Matthew Parris offers Another Voice

An event has occurred which is not necessarily to my llama, Knapp’s, advantage. The tale, though it falls short of tragedy, is melancholy to relate. Knapp, now approaching what are, from a camelid time-perspective, his middle years (he’s about 11) has always done what he’s supposed to do well. Almost too well. He’s a stud. He comes from a fashionable llama ranch in the home counties. His uncle has featured in a fashion advertisement in The Spectator, being led through the streets of Notting Hill. His own portrait, standing proudly beside his rather crumpled-looking owner, has appeared in Country Life.

He’s big, for a llama: strongly built, with a coat that is long, thick and creamy-white, touched with the occasional caramel streak. His eyelashes are as luxuriant and fetching as Andy Burnham’s. He carries himself with an air of Monarch of the Glen; his head and physiognomy are of a noble aspect. Undoubtedly Knapp possesses the kingly qualities.

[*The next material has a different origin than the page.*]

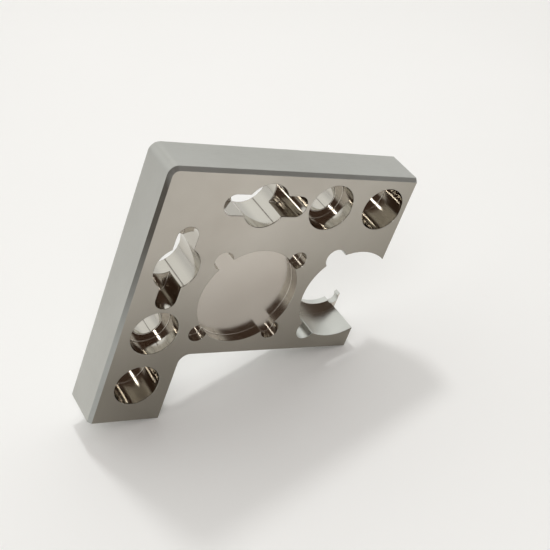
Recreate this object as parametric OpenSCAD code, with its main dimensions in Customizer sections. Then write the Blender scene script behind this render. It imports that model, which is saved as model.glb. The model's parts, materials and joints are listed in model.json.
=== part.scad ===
// T-slot corner bracket: one machined plate in an L shape.
//
// The plate is drawn lying flat, as it would sit on a milling table.  Its
// outer corner is at X = 0, Y = 0, the long top arm runs along +X, the side
// arm runs along -Y, and the front face, which all pockets are cut from, is
// at Z = plate_t.  stand_up() then sets the finished plate on its two feet:
// the end of the side arm and the lower corner of the block.

/* [Plate] */
// Length of the top edge, measured from the outer corner
top_len = 62; // [60:0.5:72]
// Length of the side arm, measured from the top edge
side_len = 64.4; // [61:0.2:74]
// Thickness of the plate
plate_t = 10; // [9:0.5:14]
// Width of the side arm below the block
arm_w = 17.1; // [15.5:0.1:19]
// Depth of the block, measured from the top edge
block_h = 46.3; // [45:0.1:52]
// Radius of the outer corner, through the thickness
corner_r = 2.2; // [1.6:0.1:4]
// Radius of the inside corner between the arm and the block
inner_r = 2.5; // [1:0.1:5]
// Width of the chamfer along the front of the two outer edges
edge_chamfer = 0.8; // [0.4:0.1:1.5]

/* [Hole rows] */
// Centre line of the top row, from the top edge
top_row_in = 8; // [7.4:0.1:9]
// Centre line of the side row, from the outer side edge
side_row_in = 8.8; // [8:0.1:9.4]
// First slot centre of the top row, from the outer side edge
top_row_start = 24.8; // [23:0.1:26]
// First slot centre of the side row, from the top edge
side_row_start = 23.6; // [22:0.1:25]
// Distance from a slot centre to the counterbored hole beside it
slot_to_hole = 16.6; // [16.2:0.1:18]
// Distance from the counterbored hole to the blind bore at the arm's end
hole_pitch = 14.1; // [12:0.1:14.6]

/* [Holes] */
// Diameter of the blind bore at each arm's end
end_bore_d = 10.4; // [8:0.1:11]
// Depth of the blind bore
end_bore_depth = 7; // [4:0.1:8]
// Diameter of the screw hole
screw_d = 7; // [5:0.1:8.5]
// Diameter of the counterbore for the screw's head
head_d = 11; // [9.5:0.1:11.6]
// Depth of the counterbore
head_depth = 4.5; // [3:0.1:6]

/* [Slots] */
// Overall length of a slot
slot_len = 20.4; // [16:0.1:21]
// Width of a slot
slot_w = 5; // [3.5:0.1:6.5]
// Depth of a slot below the front face
slot_depth = 5.8; // [4:0.1:7.5]
// Diameter of the through hole in the middle of a slot
eye_d = 10.5; // [8:0.1:11]

/* [Pocket] */
// Centre line shared by the pocket and the side cut, from the top edge
centre_line = 31.1; // [30.2:0.1:31.8]
// Pocket centre, from the outer side edge
pocket_x = 28.8; // [28.2:0.1:29.8]
// Diameter of the round pocket
pocket_d = 24.1; // [20:0.1:25]
// Depth of the pocket
pocket_depth = 2.3; // [1:0.1:4]
// Diameter of the relief in each corner of the pocket
pocket_ear_d = 4.4; // [3.6:0.1:5]
// Distance of each relief from the pocket's centre, along and across
pocket_ear_in = 9.4; // [8.4:0.1:9.6]

/* [Side cut] */
// Centre of the side cut, from the outer side edge
cut_x = 55.4; // [54.6:0.1:57]
// Diameter of the wide part of the side cut
cut_d = 23.6; // [22:0.1:24]
// Thickness of the ledge left at the back of the wide part
ledge_t = 1.65; // [1:0.05:4]
// Diameter of the opening through the ledge
cut_bore_d = 17.6; // [15:0.1:18.5]
// Angle of all the reliefs, up or down from the line along the top edge
relief_turn = 55; // [50:1:60]
// Diameter of the reliefs on the inner side of the wide part
cut_ear_d = 5; // [3.6:0.1:5.4]
// Distance of those reliefs from the cut's centre
cut_ear_out = 12; // [11:0.1:12.6]
// Diameter of the four reliefs round the opening in the ledge
ledge_ear_d = 2.6; // [2:0.1:3]
// Distance of those reliefs from the cut's centre
ledge_ear_out = 9; // [8.6:0.1:9.2]

/* [Hidden] */
$fn = 96;

// Amount by which a cutter runs past the face it cuts through
past = 1;

// The arm's end and the block's lower corner both touch the ground when
// the plate is turned by this angle in its own plane.
stance = atan2(side_len - block_h, top_len - arm_w);

// Reach of the turned plate to the left, to the right and down from its
// outer corner, which puts the origin under the middle of the plate.
reach_left = side_len * sin(stance);
reach_right = top_len * cos(stance);
reach_down = arm_w * sin(stance) + side_len * cos(stance);

// Hole centres as [x, y], for the slot, the counterbored hole and the bore
top_row = [for (along = [top_row_start,
                         top_row_start + slot_to_hole,
                         top_row_start + slot_to_hole + hole_pitch])
           [along, -top_row_in]];
side_row = [for (along = [side_row_start,
                          side_row_start + slot_to_hole,
                          side_row_start + slot_to_hole + hole_pitch])
            [side_row_in, -along]];

// ---- Flat outline ------------------------------------------------------

// The scrap between a square corner at the origin and an arc of radius r
// within it, whose centre lies towards +X and -Y.  Taken off an outer corner
// it rounds the corner, and added to an inside corner it fills the corner.
module corner_scrap(r) {
    difference() {
        translate([-past, -r]) square([r + past, r + past]);
        translate([r, -r]) circle(r);
    }
}

module outline() {
    difference() {
        union() {
            translate([0, -block_h]) square([top_len, block_h]);
            translate([0, -side_len]) square([arm_w, side_len]);
            translate([arm_w, -block_h]) corner_scrap(inner_r);
        }
        corner_scrap(corner_r);
    }
}

// ---- Cutters, all measured down from the front face ----------------------

// A round cutter at c = [x, y], sunk to the depth
module round_cut(c, d, depth) {
    translate([c.x, c.y, plate_t - depth]) cylinder(d = d, h = depth + past);
}

// A round hole at c = [x, y], right through the plate
module through_hole(c, d) {
    translate([c.x, c.y, -past]) cylinder(d = d, h = plate_t + 2 * past);
}

// Straight chamfer along the front of an edge that runs along +X
module edge_bevel(length) {
    translate([-past, 0, plate_t])
        rotate([90, 0, 90])
            linear_extrude(length + 2 * past)
                polygon([[-edge_chamfer, past], [-edge_chamfer, 0],
                         [0, -edge_chamfer], [past, -edge_chamfer],
                         [past, past]]);
}

// The same chamfer carried round the outer corner
module corner_bevel() {
    translate([corner_r, -corner_r, plate_t])
        rotate([0, 0, 90])
            rotate_extrude(angle = 90)
                polygon([[corner_r - edge_chamfer, past],
                         [corner_r - edge_chamfer, 0],
                         [corner_r, -edge_chamfer],
                         [corner_r + past, -edge_chamfer],
                         [corner_r + past, past]]);
}

// One chamfer runs along both outer edges and round the corner.
module outer_bevels() {
    edge_bevel(top_len);
    mirror([1, 1, 0]) edge_bevel(side_len);
    corner_bevel();
}

// A slot with round ends, centred at the origin, along X
module slot_shape() {
    straight = slot_len - slot_w;
    translate([-straight / 2, -slot_w / 2]) square([straight, slot_w]);
    for (side = [-1, 1]) translate([side * straight / 2, 0]) circle(d = slot_w);
}

// A blind slot with a through hole in its middle
module keyed_slot(c, turn) {
    translate([c.x, c.y, plate_t - slot_depth])
        rotate([0, 0, turn])
            linear_extrude(slot_depth + past) slot_shape();
    through_hole(c, eye_d);
}

// Slot, counterbored screw hole and blind bore along one arm
module hole_row(row, turn) {
    keyed_slot(row[0], turn);
    through_hole(row[1], screw_d);
    round_cut(row[1], head_d, head_depth);
    round_cut(row[2], end_bore_d, end_bore_depth);
}

// Round pocket with a relief in each of its four corners
module pocket() {
    round_cut([pocket_x, -centre_line], pocket_d, pocket_depth);
    for (sx = [-1, 1], sy = [-1, 1])
        round_cut([pocket_x + sx * pocket_ear_in,
                   -centre_line + sy * pocket_ear_in],
                  pocket_ear_d, pocket_depth);
}

// A point out from the middle of the side cut, at the reliefs' angle on the
// side given by sx and sy
function relief(out, sx, sy) =
    [cut_x + sx * out * cos(relief_turn),
     -centre_line + sy * out * sin(relief_turn)];

// Stepped round seat that opens through the block's edge: a wide part from
// the front, with two reliefs on its inner side, and a narrower opening
// with four small reliefs through the ledge behind it.
module side_cut() {
    cut_depth = plate_t - ledge_t;
    round_cut([cut_x, -centre_line], cut_d, cut_depth);
    for (sy = [-1, 1])
        round_cut(relief(cut_ear_out, -1, sy), cut_ear_d, cut_depth);
    through_hole([cut_x, -centre_line], cut_bore_d);
    for (sx = [-1, 1], sy = [-1, 1])
        through_hole(relief(ledge_ear_out, sx, sy), ledge_ear_d);
}

// ---- The one piece -----------------------------------------------------

module flat_plate() {
    difference() {
        linear_extrude(plate_t) outline();
        outer_bevels();
        hole_row(top_row, 0);
        hole_row(side_row, 90);
        pocket();
        side_cut();
    }
}

// Sets the flat plate upright on its two feet, with the front face towards
// -Y and the origin on the ground under its middle.
module stand_up() {
    translate([(reach_left - reach_right) / 2, plate_t / 2, reach_down])
        rotate([90, 0, 0])
            rotate([0, 0, -stance])
                children();
}

module plate() {
    color([0.68, 0.68, 0.67]) stand_up() flat_plate();
}

plate();
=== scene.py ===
# %% [markdown]
# # A machined T-slot corner bracket
#
# This lesson dresses one solid plate of bright steel.  The plate comes as a
# finished solid, with every pocket and bore in its true place, so its shape
# is not modelled again.  What it lacks is what a workshop gives it: the fine
# break on each edge, the different finishes that face mills, end mills and
# boring heads leave behind, and a studio to see them in.
#
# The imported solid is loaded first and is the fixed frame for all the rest.

import json
import math

import bmesh
import bpy
from mathutils import Matrix, Vector


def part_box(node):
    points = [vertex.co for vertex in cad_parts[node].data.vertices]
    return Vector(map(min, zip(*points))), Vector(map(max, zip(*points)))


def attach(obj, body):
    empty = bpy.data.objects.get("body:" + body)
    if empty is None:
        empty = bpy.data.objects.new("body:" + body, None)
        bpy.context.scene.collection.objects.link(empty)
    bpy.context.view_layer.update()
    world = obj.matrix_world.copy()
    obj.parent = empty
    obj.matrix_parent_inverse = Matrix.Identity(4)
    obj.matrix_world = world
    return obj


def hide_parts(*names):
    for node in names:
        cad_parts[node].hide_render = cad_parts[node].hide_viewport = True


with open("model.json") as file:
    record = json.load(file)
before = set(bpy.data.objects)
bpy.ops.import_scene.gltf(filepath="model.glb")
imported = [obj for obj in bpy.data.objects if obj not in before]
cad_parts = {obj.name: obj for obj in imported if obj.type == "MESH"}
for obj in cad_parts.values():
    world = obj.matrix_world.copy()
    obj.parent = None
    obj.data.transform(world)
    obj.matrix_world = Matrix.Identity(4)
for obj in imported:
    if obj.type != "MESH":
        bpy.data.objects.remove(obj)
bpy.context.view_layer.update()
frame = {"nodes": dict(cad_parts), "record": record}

MM = 0.001

plate_low, plate_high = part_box("plate")
plate_size = plate_high - plate_low
plate_middle = (plate_low + plate_high) / 2
print("plate size in mm", [round(v / MM, 2) for v in plate_size])

# %% [markdown]
# ## Where the plate's own axes point
#
# The plate stands on the end of one arm and on one corner, so its edges are
# not level.  Grain that follows the edges needs the plate's own axes.  The
# record lists where each bore is, and the line through the bores of the top
# arm is one of those axes.  Taking it from there keeps the finish right when
# the part is resized.

# %% The plate's own axes
mounts = {m["name"]: Vector(m["pos_m"]) for m in frame["record"]["mounts"]}
along_top = (mounts["top_end_bore"] - mounts["top_slot_eye"]).normalized()
stance = math.atan2(-along_top.z, along_top.x)
print("the top edge falls by", round(math.degrees(stance), 2), "degrees")

# %% [markdown]
# ## The camera
#
# A small part looks right through a long lens, which keeps its edges almost
# parallel.  The camera stands to the left and looks down, so the two outer
# sides, the front face and the depth of every bore all show at once.  Its
# place is worked out from a point on the front face, a distance and two
# angles, which is easier to adjust than three coordinates.

# %% Camera
LENS_MM = 73.7
AZIMUTH = math.radians(-27.77)
ELEVATION = math.radians(41.21)
ROLL = math.radians(-0.46)
DISTANCE = 0.2429
AIM_RIGHT = 5.0 * MM
AIM_DOWN = 2.65 * MM
NEAREST_SEEN = 10 * MM

aim = Vector((plate_middle.x + AIM_RIGHT, plate_low.y, plate_middle.z - AIM_DOWN))
towards_camera = Vector((math.sin(AZIMUTH) * math.cos(ELEVATION),
                         -math.cos(AZIMUTH) * math.cos(ELEVATION),
                         math.sin(ELEVATION)))

camera_data = bpy.data.cameras.new("camera")
camera_data.lens = LENS_MM
camera_data.clip_start = NEAREST_SEEN
camera = bpy.data.objects.new("camera", camera_data)
bpy.context.scene.collection.objects.link(camera)
camera.location = aim + towards_camera * DISTANCE
facing = towards_camera.to_track_quat("Z", "Y").to_matrix()
camera.rotation_euler = (facing @ Matrix.Rotation(ROLL, 3, "Z")).to_euler()
bpy.context.scene.camera = camera
print("camera at", [round(v, 4) for v in camera.location])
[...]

And, perhaps because of his relaxed air of command, this llama is exceptionally good-natured. You never see him flatten his ears back — a sign of affront or ill-humour in llamas. He has never once spat; and he is easy to catch and lead, and unafraid of human touch. He resents, it is true, his scarlet head-collar, and tries to pull it off — but I like that in him: I wouldn’t care for a head-collar either.

And Knapp’s behaviour towards his wives is (in every respect but one) unfailingly chivalrous. He lets them dip their snouts into the corn bucket first, and when they spit at him to keep him away from food, he withdraws with dignity, and stands a little way off while they feed. He never takes food from his children.